In the first of a series, we’re starting a big picture discussion about small screens. We’ll answer top advertiser questions about the ongoing value of Linear television (think network and cable), where digital factors in and what the TV evolution means for reaching the right audiences.

Getting it straight

First, let’s get the terminology down before answering the bigger questions about strategy and performance.

  • Linear TV. In simple terms, over-the-air, cable and satellite make up traditional television known as Linear TV.
  • Over-the-top (OTT). OTT video comes to viewers by way of internet instead of over-the-air network, cable or satellite distribution. Sometimes it’s ad-supported; sometimes it’s paid for by subscription. The content streams onto devices like smartphones, tablets, laptops, oh, and televisions. But these Connected TVs require more technology like Roku or a gaming console – or they have to be Smart TVs using streaming apps.

Reaching the masses

With so many viewing options, does it still make sense to advertise on Linear television?

Like any media buy, the answer depends on your marketing objectives and whether any given medium, or combination, can support strategies to carry your message, create awareness or generate leads. While usage has dipped with competition from OTT and other digital media options, Linear TV is holding its own. The downward viewership trend is modest, and cable is forecasted to see a 1.5 percent compound annual growth rate (CAGR) by 2022.

In the U.S., adults spent about 3 hours and 45 minutes daily watching television last year. This year, eMarketer is forecasting a very modest decline of about nine minutes a day.

What about Linear TV’s limitations on attribution?
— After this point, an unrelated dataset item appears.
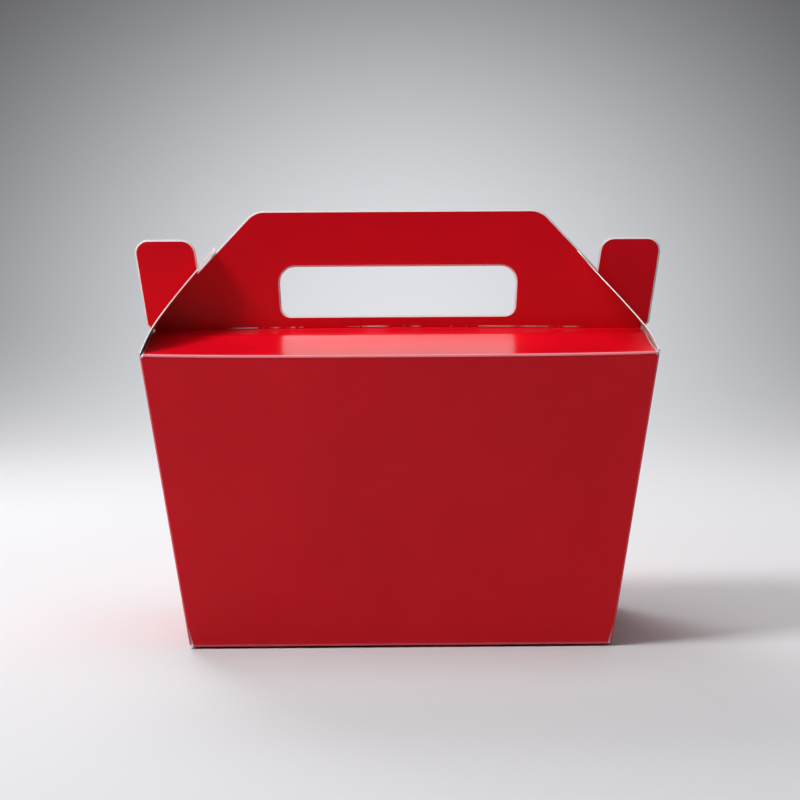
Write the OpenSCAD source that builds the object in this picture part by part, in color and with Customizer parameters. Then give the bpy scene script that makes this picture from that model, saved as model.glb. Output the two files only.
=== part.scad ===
// Gable cookie box: one die-cut sheet of coated board, folded into flared walls, a near-flat roof and a
// two-ply carrying handle with an ear at each end. The two side flaps swing on the creases along the
// tops of the end walls, and close over the roof with the ears standing through their slits.
// The origin is the middle of the underside, the front wall faces -Y, and the sizes are millimetres.

/* [Body] */
// Width across the top of the walls
top_w = 230; // [200:1:280]
// Depth across the top of the walls
top_d = 112; // [98:1:140]
// Width across the bottom
base_w = 190; // [165:1:225]
// Depth across the bottom
base_d = 94; // [84:1:110]
// Height of the walls
wall_h = 135; // [100:1:180]
// Thickness of the board
board = 0.5; // [0.35:0.05:0.7]

/* [Roof] */
// Height of the handle crease above the tops of the walls
roof_rise = 4; // [2.5:0.1:6]

/* [Handle] */
// Height of the handle above its crease
handle_h = 55; // [51:0.1:62]
// Width of the straight top, measured to where the shoulders would meet it
handle_top_w = 131.5; // [122:0.5:140]
// Steepness of the sloping shoulders, in degrees from level
shoulder_angle = 46.7; // [44:0.1:49]
// Corner radius between the top and a shoulder
handle_r = 11; // [4:0.5:16]
// Gap between the two plies of the handle
ply_gap = 0.3; // [0.2:0.05:0.5]

/* [Finger slot] */
// Width of the finger slot
grip_w = 109; // [80:0.5:118]
// Height of the finger slot
grip_h = 22.7; // [18:0.1:28]
// Height of the slot's lower edge above the crease
grip_z = 6.4; // [4:0.1:12]
// Radius of the slot's upper corners
grip_upper_r = 7; // [4:0.5:8]
// Radius of the slot's lower corners
grip_lower_r = 4.5; // [2:0.5:8]
// How far each end of the slot leans inwards from top to bottom
grip_lean = 1.2; // [0:0.1:3]

/* [Ears] */
// Width of an ear
ear_w = 28; // [24:0.5:32]
// Height of an ear above the handle crease
ear_h = 42; // [38:0.1:45]
// Radius of an ear's outer corner
ear_outer_r = 6; // [3:0.5:9]
// Radius of an ear's inner corner
ear_inner_r = 7; // [3:0.5:10]

/* [Side flaps] */
// Board left between the end of the slit and the free edge of a side flap
bridge = 2.4; // [2:0.1:5]
// Width of the tongue at the free edge
tongue_tip_w = 26; // [16:0.5:32]
// Width of the tongue where the sloping cuts end
tongue_root_w = 28; // [20:0.5:36]
// Height of the tongue, from the ends of the sloping cuts to the free edge
tongue_h = 7; // [6:0.5:12]
// Radius of the inside corner between a sloping cut and the tongue
tongue_r = 8; // [2:1:12]
// Radius of the tongue's two corners
tongue_tip_r = 3; // [1:0.5:4]
// Radius of the bend close to the hinge
bend_r = 38; // [30:1:60]
// Angle that the flap turns through in that bend
bend_angle = 18; // [12:1:24]
// Angle that the rest of the flap bows through
bow_angle = 4; // [2:1:10]

/* [Bottom] */
// Reach of the outer bottom flap, folded in from the front wall
outer_flap_reach = 53; // [48:1:60]
// Reach of the outer bottom flap at its full width, before it tapers
outer_flap_full_reach = 32; // [24:1:40]
// Width of the outer bottom flap's free edge
outer_flap_tip_w = 104; // [70:1:130]
// Reach of each end flap of the bottom
end_flap_reach = 38; // [28:1:42]
// Taper of an end flap at each side, from its fold to its free edge
end_flap_taper = 13; // [4:0.5:18]
// Reach of the inner bottom flap, folded in from the back wall
inner_flap_reach = 76; // [66:1:80]
// Radius of the bottom flaps' corners
bottom_r = 4; // [2:0.5:6]

/* [Clearances] */
// Running clearance at the hinges, around the ears and beside the shoulders
clearance = 0.3; // [0.2:0.05:0.4]
// Gap between the layers of the folded bottom
layer_gap = 0.1; // [0.05:0.05:0.2]

/* [Hidden] */
corner_steps = 6;
bend_steps = 6;
bow_steps = 8;
past = 20;
hinge = [top_w / 2, wall_h];
side_lean = (top_w - base_w) / 2 / wall_h;
front_lean = (top_d - base_d) / 2 / wall_h;
crease_z = wall_h + roof_rise;
handle_z = crease_z + handle_h;
ear_z = crease_z + ear_h;
two_ply = 2 * board + ply_gap;

// Half the width and half the depth of the flared walls at a height
function half_w(z) = base_w / 2 + side_lean * z;
function half_d(z) = base_d / 2 + front_lean * z;

function unit(v) = v / norm(v);
function heading(angle) = [cos(angle), sin(angle)];
function backwards(path) = [for (i = [len(path) - 1 : -1 : 0]) path[i]];

// The normal on the left of the line from a to b
function left_of(a, b) = let (along = unit(b - a)) [-along[1], along[0]];

// A path moved to its left by a distance, with mitred corners
function beside(path, distance) =
    let (last = len(path) - 1)
    [for (i = [0 : last])
        let (before = left_of(path[max(i - 1, 0)], path[max(i, 1)]))
        let (after = left_of(path[min(i, last - 1)], path[min(i + 1, last)]))
        path[i] + distance * (before + after) / (1 + before * after)];

// The arc that rounds corner b between its neighbours a and c
function corner_arc(a, b, c, r) =
    let (to_a = unit(a - b), to_c = unit(c - b), half = acos(to_a * to_c) / 2)
    let (centre = b + unit(to_a + to_c) * r / sin(half))
    let (first = b + to_a * r / tan(half) - centre, final = b + to_c * r / tan(half) - centre)
    let (start = atan2(first[1], first[0]), turn = atan2(final[1], final[0]) - start)
    let (sweep = turn > 180 ? turn - 360 : turn < -180 ? turn + 360 : turn)
    [for (i = [0 : corner_steps]) centre + r * heading(start + sweep * i / corner_steps)];

// An outline from corners given as [across, up, radius]
function rounded(corners) =
    let (count = len(corners), at = [for (c = corners) [c[0], c[1]]])
    [for (i = [0 : count - 1])
        let (before = at[(i + count - 1) % count], after = at[(i + 1) % count], r = corners[i][2])
        for (p = r > 0 ? corner_arc(before, at[i], after, r) : [at[i]]) p];

// Corners on the right of an outline, joined to their mirror image on the left
function mirrored(corners) = concat(corners, [for (c = backwards(corners)) [-c[0], c[1], c[2]]]);

// Board seen edge on: a path with the board's thickness on its left
module strip(path) {
    polygon(concat(path, backwards(beside(path, board))));
}

// A shape drawn in the front view, run front to back
module front_view(depth) {
    rotate([90, 0, 0]) linear_extrude(depth, center = true) children();
}

// A shape drawn in the side view, run from side to side
module side_view(width) {
    rotate([90, 0, 90]) linear_extrude(width, center = true) children();
}

// An ear: its edges lean as the end walls do, and its foot stands on the end of the handle crease
ear_foot = half_w(crease_z) - clearance;
ear_top = half_w(ear_z) - clearance;
shoulder_slope = tan(shoulder_angle);
shoulder_foot = handle_top_w / 2 + handle_h / shoulder_slope;
notch_up = (shoulder_foot - ear_foot + ear_w) / (side_lean + 1 / shoulder_slope);
notch_x = ear_foot - ear_w + side_lean * notch_up;
ear_outer_corner = [ear_top, ear_z];
ear_inner_corner = [ear_top - ear_w, ear_z];
notch = [notch_x, crease_z + notch_up];

// How far the ear reaches from the hinge of the flap that swings past it
ear_sweep = max([for (p = corner_arc(ear_outer_corner, ear_inner_corner, notch, ear_inner_r)) norm(p - hinge)]);
slit_reach = ear_sweep + clearance;
flap_len = slit_reach + bridge;

// Half the length of a side flap's hinge
flap_root = top_d / 2 - board - 1.5 * clearance;

// Front view of the walls, the roof, the handle and its ears
module sheet_outline() {
    polygon(rounded(mirrored([
        [half_w(0), 0, 0],
        [hinge[0], hinge[1], 0],
        [ear_foot, crease_z, 0],
        [ear_outer_corner[0], ear_outer_corner[1], ear_outer_r],
        [ear_inner_corner[0], ear_inner_corner[1], ear_inner_r],
        [notch[0], notch[1], 0],
        [handle_top_w / 2, handle_z, handle_r]
    ])));
}

module grip_outline() {
    polygon(rounded(mirrored([
        [grip_w / 2 - grip_lean, crease_z + grip_z, grip_lower_r],
        [grip_w / 2, crease_z + grip_z + grip_h, grip_upper_r]
    ])));
}

// The front of the sheet: a wall, a roof panel and one ply of the handle, in one strip of board
module front_sheet() {
    crease_y = -two_ply / 2;
    difference() {
        intersection() {
            side_view(top_w + past) {
                strip([
                    [crease_y, handle_z + past],
                    [crease_y, crease_z],
                    [-half_d(wall_h), wall_h],
                    [-half_d(-past), -past]
                ]);
            }
            front_view(top_d + past) sheet_outline();
        }
        front_view(past) grip_outline();
        roof_end_cuts();
    }
}

// Cuts that free the ends of a roof panel from the end walls and from the side flaps over them
module roof_end_cuts() {
    flap_inset = roof_rise / tan(hinge_heading) + board / sin(hinge_heading) + roof_rise * roof_rise / 2 / bend_r;
    cut_x = hinge[0] - flap_inset - clearance;
    cut_z = wall_h - 2 * board;
    cut_d = 2 * (flap_root + clearance);
    for (side = [-1, 1]) {
        translate([side * (cut_x + past / 2), 0, (cut_z + crease_z) / 2]) {
            cube([past, cut_d, crease_z - cut_z], center = true);
        }
    }
}

// Both end walls, cut level just below the hinges of the side flaps, with their edges inside the long walls
module end_walls() {
    top_z = wall_h - board;
    base_edge = half_d(0) - board / 2;
    top_edge = half_d(top_z) - board / 2;
    for (side = [0, 1]) {
        mirror([side, 0, 0]) {
            intersection() {
                front_view(top_d) strip([[half_w(0), 0], hinge]);
                side_view(top_w + past) {
                    polygon([[base_edge, 0], [top_edge, top_z], [-top_edge, top_z], [-base_edge, 0]]);
                }
            }
        }
    }
}

// A flap of the folded bottom, drawn from above, in one of the bottom's layers counted from below
module bottom_flap(layer, corners) {
    translate([0, 0, layer * (board + layer_gap)]) linear_extrude(board) polygon(rounded(corners));
}

// The bottom: a front flap outside, two end flaps above it and the back flap inside
module bottom() {
    side_gap = 2 * board;
    fold_y = half_d(0) - board / 2;
    fold_x = half_w(0) - board / 2;
    wide = half_w(0) - side_gap;
    bottom_flap(0, mirrored([
        [wide, -fold_y, 0],
        [wide - bottom_r, outer_flap_full_reach - base_d / 2, bottom_r],
        [outer_flap_tip_w / 2, outer_flap_reach - base_d / 2, bottom_r]
    ]));
    for (side = [-1, 1]) {
        bottom_flap(1, [
            [side * fold_x, side_gap - base_d / 2, 0],
            [side * (base_w / 2 - end_flap_reach), end_flap_taper - base_d / 2, bottom_r],
            [side * (base_w / 2 - end_flap_reach), base_d / 2 - end_flap_taper, bottom_r],
            [side * fold_x, base_d / 2 - side_gap, 0]
        ]);
    }
    bottom_flap(2, mirrored([
        [wide, fold_y, 0],
        [wide - bottom_r, base_d / 2 - inner_flap_reach, bottom_r]
    ]));
}

module carton() {
    color("firebrick") {
        front_sheet();
        mirror([0, 1, 0]) front_sheet();
        end_walls();
        bottom();
    }
}

// Side flap, seen from the front: its outer face leaves the hinge along a tight bend, then bows gently
// until the inner face of its free edge lies beside the handle's shoulder
bend_end = bend_r * [sin(bend_angle), 1 - cos(bend_angle)];
bow_heading = heading(bend_angle + bow_angle / 2);
bow_chord = sqrt(pow(bend_end * bow_heading, 2) - bend_end * bend_end + flap_len * flap_len) - bend_end * bow_heading;
bow_r = bow_chord / 2 / sin(bow_angle / 2);
flap_tip = bend_end + bow_chord * bow_heading;
shoulder_top = [handle_top_w / 2, handle_z] - hinge;
shoulder_offset = shoulder_top * [sin(shoulder_angle), cos(shoulder_angle)] + board + clearance;
chord_angle = shoulder_angle + asin(shoulder_offset / flap_len);
hinge_heading = chord_angle + atan2(flap_tip[1], flap_tip[0]);
tip_height = flap_len * sin(chord_angle);

// A point of the flap's outer face, from one given along and below the line that it leaves the hinge on
function on_flap(p) = hinge + [
    -p[0] * cos(hinge_heading) - p[1] * sin(hinge_heading),
    p[0] * sin(hinge_heading) - p[1] * cos(hinge_heading)
];

// The flap's outer face from the hinge to its free edge
function flap_path() = concat(
    [for (i = [0 : bend_steps])
        let (a = bend_angle * i / bend_steps)
        on_flap(bend_r * [sin(a), 1 - cos(a)])],
    [for (i = [1 : bow_steps])
        let (a = bend_angle + bow_angle * i / bow_steps)
        on_flap(bend_end + bow_r * [sin(a) - sin(bend_angle), cos(bend_angle) - cos(a)])]
);

// Side flap, seen from the end: the full depth at its hinge, two sloping cuts and a narrow tongue
module flap_outline() {
    tip_z = wall_h + tip_height;
    inside_r = min(tongue_r, 2 * (tongue_h - tongue_tip_r));
    polygon(rounded(mirrored([
        [flap_root, wall_h - board, 0],
        [flap_root, wall_h + board, 0],
        [tongue_root_w / 2, tip_z - tongue_h, inside_r],
        [tongue_tip_w / 2, tip_z + board / 2, tongue_tip_r]
    ])));
}

// A disc about the hinge, as thick as the slit that lets the ear through
module slit_disc(radius) {
    translate([hinge[0], 0, hinge[1]]) rotate([90, 0, 0]) {
        cylinder(r = radius, h = two_ply + 2 * clearance, center = true, $fn = 96);
    }
}

module side_flap() {
    root_strip = 2 * board + clearance;
    difference() {
        intersection() {
            front_view(top_d) strip(flap_path());
            side_view(top_w + past) flap_outline();
        }
        difference() {
            slit_disc(slit_reach);
            slit_disc(root_strip);
        }
    }
}

module side_flap_left() {
    color("crimson") mirror([1, 0, 0]) side_flap();
}

module side_flap_right() {
    color("crimson") side_flap();
}

carton();
side_flap_left();
side_flap_right();
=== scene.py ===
"""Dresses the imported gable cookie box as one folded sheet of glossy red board, on a pale studio sweep."""

import math

import bmesh
import bpy
from bpy.props import FloatProperty, FloatVectorProperty, PointerProperty
from mathutils import Matrix, Vector
from mathutils.geometry import delaunay_2d_cdt


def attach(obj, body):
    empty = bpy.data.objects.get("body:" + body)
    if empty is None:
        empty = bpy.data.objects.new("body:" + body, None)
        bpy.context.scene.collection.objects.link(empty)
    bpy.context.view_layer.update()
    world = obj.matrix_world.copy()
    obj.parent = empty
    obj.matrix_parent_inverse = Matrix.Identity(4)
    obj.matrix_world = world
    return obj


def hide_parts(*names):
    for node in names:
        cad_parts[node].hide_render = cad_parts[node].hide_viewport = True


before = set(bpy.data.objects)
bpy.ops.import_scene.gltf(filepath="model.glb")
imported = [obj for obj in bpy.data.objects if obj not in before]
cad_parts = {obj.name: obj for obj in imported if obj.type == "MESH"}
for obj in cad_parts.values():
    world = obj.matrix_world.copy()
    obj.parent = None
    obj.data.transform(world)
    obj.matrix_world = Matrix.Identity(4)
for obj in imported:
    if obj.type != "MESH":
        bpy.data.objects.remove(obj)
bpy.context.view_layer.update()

bl_info = {
    "name": "Gable cookie box",
    "version": (1, 0, 0),
    "blender": (4, 5, 0),
    "location": "View3D > Sidebar > Gable box",
    "description": "Builds the folded board, its two side flaps and a pale studio around the packed box",
    "category": "Object",
}

MM = 0.001

# Points of a flat pattern closer than this are one point, in millimetres
CLOSE = 0.002

# Limits that keep a sharp corner of an outline from moving too far when its edges move in
SHARPEST, SLIGHTEST_LEAN = 0.4, 0.3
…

Previous concerns over Linear TV ad buys centered around forecasting, tracking and an assumed margin of waste. According to Adweek, “Broadcasters are using machine learning to improve forecast accuracy by up to 15 percent. This translates to better pricing, better inventory usage and reduced risk of displacement and spoilage. Class-leading forecasting can dramatically improve monetization of inventory.” Nielsen continues to track viewership, and its processes and technology for doing so have advanced significantly over the decades. Electronic measuring devices and millions of cable and satellite boxes collect local data across the country to better attribute ratings, reach and frequency.

What’s the best use of Linear ad buys?

Linear TV’s strengths are inefficient, mass reach and the ability to create an emotional audience connection. It continues to be an important brand play, especially for B2C, and it’s ideal for national product launches. Linear TV continues to be a powerful top-of-the funnel medium. Linear TV has the ability to target specific content and demographics.  Television has been a brand-building favorite for decades, and now through cross channel coordination (data-driven Connected TV), TV can play a role in full-funnel attribution with Linear driving mass reach and awareness.
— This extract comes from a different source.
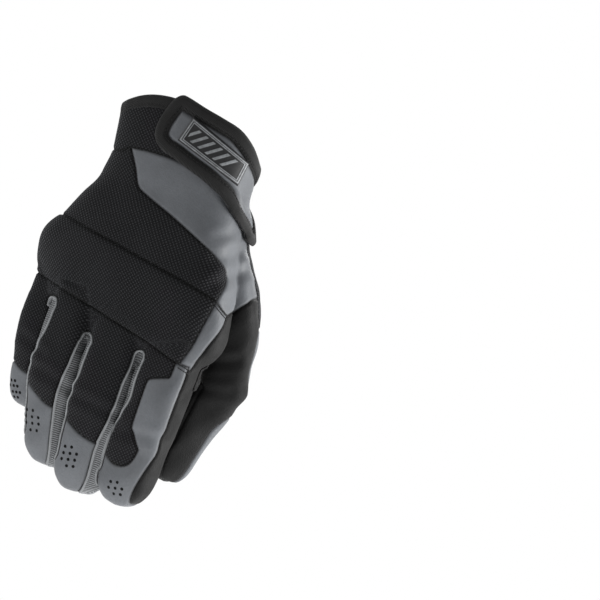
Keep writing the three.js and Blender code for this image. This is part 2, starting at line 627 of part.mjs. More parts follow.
const badgeBar = bar(badgePoints, 0, -far / 2, 0).intersect(strapBar(-strapBorder - gap));
pieces.set("strap_badge", biggest(badgeSkin.intersect(badgeBar)));

// Finish of each piece.
const finishOf = {
  cuff_band: "mesh",
  back_panel: "mesh",
  knuckle_band: "mesh",
  finger_back_panel: "mesh",
  thumb_gusset: "mesh",
  side_panel: "grey",
  side_strip: "grey",
  index_cap: "grey",
  middle_cap: "grey",
  ring_cap: "grey",
  little_cap: "grey",
  thumb_side: "grey",
  wrist_strap: "grey",
  middle_index_sidewall: "knit",
  ring_middle_sidewall: "knit",
  little_ring_sidewall: "knit",
  palm_panel: "leather",
  palm_overlay: "leather",
  thumb_front: "leather",
  thenar_pad: "pad",
  heel_pad: "pad",
  cuff_binding: "binding",
  strap_binding: "binding",
  strap_badge: "badge",
};

function meshOf(name, shape) {
  const made = shape.getMesh();
  const geometry = new THREE.BufferGeometry();
  geometry.setAttribute("position", new THREE.BufferAttribute(made.vertProperties, 3));
  geometry.setIndex(new THREE.BufferAttribute(made.triVerts, 1));
  geometry.computeVertexNormals();
  const mesh = new THREE.Mesh(geometry, new THREE.MeshStandardMaterial({ metalness: 0, ...looks[finishOf[name]] }));
  mesh.name = name;
  return mesh;
}

const gloveGroup = new THREE.Group();
pieces.forEach((shape, name) => gloveGroup.add(meshOf(name, shape)));
export default gloveGroup;
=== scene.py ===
# A right-hand mechanic's work glove in the shape that a hand gives it, held up by its wrist opening.
# Lengths are in millimetres until a mesh is made, which is in metres.
import math

import bpy
import numpy as np
from mathutils import Matrix, Vector
from mathutils.bvhtree import BVHTree
from mathutils.kdtree import KDTree


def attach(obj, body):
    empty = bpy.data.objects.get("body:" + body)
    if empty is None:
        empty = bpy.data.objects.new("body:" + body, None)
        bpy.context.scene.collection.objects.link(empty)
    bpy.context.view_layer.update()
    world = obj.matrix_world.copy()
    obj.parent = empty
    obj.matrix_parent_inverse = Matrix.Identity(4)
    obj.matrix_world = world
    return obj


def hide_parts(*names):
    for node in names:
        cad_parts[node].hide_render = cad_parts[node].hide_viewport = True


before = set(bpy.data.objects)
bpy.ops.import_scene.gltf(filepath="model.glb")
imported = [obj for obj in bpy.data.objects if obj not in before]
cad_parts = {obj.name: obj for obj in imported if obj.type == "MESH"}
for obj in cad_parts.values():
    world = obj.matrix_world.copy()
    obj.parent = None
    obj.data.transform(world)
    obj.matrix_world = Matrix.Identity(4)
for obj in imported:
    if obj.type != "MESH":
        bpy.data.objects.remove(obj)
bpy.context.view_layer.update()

MM = 0.001

# Sizes of the hand, the same as the construction's.
PALM_LENGTH = 140.0
PALM_WIDTH = 120.0
PALM_DEPTH = 44.0
CUFF_WIDTH = 88.0
CUFF_DEPTH = 48.0
HAND_TURN = 24.0
THUMB_WIDTH = 28.0
THUMB_LENGTH = 172.0
THUMB_SPREAD = 68.0
THUMB_ROOT = 0.285
SQUARENESS = 3.2
BACK_SEAM = 0.55
PALM_SEAM = 0.5

# name, x, y, drop, length, width, depth, turn, lean, curl
FINGERS = [
    ("index", 35.2, -13.0, 132.0, 99.0, 33.4, 25.0, 26.0, -2.0, 12.0),
    ("middle", 1.8, -2.0, 136.0, 98.0, 33.0, 25.0, 18.0, 5.0, 14.0),
    ("ring", -30.0, 10.0, 136.0, 90.0, 29.6, 24.0, 27.0, 13.0, 15.0),
    ("little", -48.6, 31.0, 124.0, 75.0, 24.6, 22.0, 22.0, 8.0, 14.0),
]

# along, width, depth, middle x, middle y, half width, half depth, turn, droop
BODY_ROWS = [
    (-0.17, CUFF_WIDTH, CUFF_DEPTH, 0.0, 0.0, 0.505, 0.5, 0.6, 0.0),
    (0.0, CUFF_WIDTH, CUFF_DEPTH, -0.015, 0.0, 0.49, 0.49, 0.6, 0.02),
    (0.24, CUFF_WIDTH, CUFF_DEPTH, -0.01, 0.03, 0.455, 0.46, 0.66, 0.06),
    (0.34, PALM_WIDTH, PALM_DEPTH, 0.012, 0.045, 0.375, 0.5, 0.72, 0.09),
    (0.44, PALM_WIDTH, PALM_DEPTH, -0.003, 0.055, 0.42, 0.52, 0.8, 0.11),
    (0.54, PALM_WIDTH, PALM_DEPTH, -0.018, 0.07, 0.47, 0.52, 0.88, 0.15),
    (0.64, PALM_WIDTH, PALM_DEPTH, -0.03, 0.08, 0.53, 0.5, 0.96, 0.19),
    (0.74, PALM_WIDTH, PALM_DEPTH, -0.02, 0.09, 0.55, 0.47, 1.0, 0.23),
    (0.84, PALM_WIDTH, PALM_DEPTH, 0.002, 0.09, 0.54, 0.42, 1.0, 0.26),
    (0.92, PALM_WIDTH, PALM_DEPTH, 0.003, 0.09, 0.52, 0.37, 1.0, 0.28),
    (0.98, PALM_WIDTH, PALM_DEPTH, -0.01, 0.09, 0.48, 0.27, 1.0, 0.28),
    (1.045, PALM_WIDTH, PALM_DEPTH, -0.02, 0.09, 0.38, 0.14, 1.0, 0.28),
]

# along, wide, deep, lean, curl
FINGER_ROWS = [
    (-0.22, 0.85, 0.85, 0.0, -0.02),
    (0.0, 0.98, 1.0, 0.0, 0.0),
    (0.35, 1.0, 1.0, 0.1, 0.12),
    (0.62, 0.98, 0.95, 0.45, 0.45),
    (0.82, 0.95, 0.88, 0.73, 0.74),
    (1.0, 0.93, 0.84, 1.0, 1.0),
]
TIP_START = 0.8  # share of a finger's length where its tip begins to round off
TIP_POWER = 2.5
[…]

How do second screens factor in?

Since phones have practically become human appendages, there is most certainly a relationship between TV as first screen and tablets, smartphones and laptops as second or third screens. The Video Advertising Bureau reports that about 30 percent of second screen viewing is “completely or mostly related to [Linear TV’s] program or commercials.” So, while many assume second screen means competition, it often means increased engagement, including lower funnel activities like researching products and finding store locations.

Until next time

Across delivery methods, TV continues to easily outpace other media for consumer mass reach. Advertisers understand this, too. A 2018 survey showed marketers still rank TV higher than the majority of digital options, like social media, search, display, native and out-of-home.

As with many transformations, time and technology improve, or ultimately solve, bumps along the way. Linear TV’s transformation is no exception.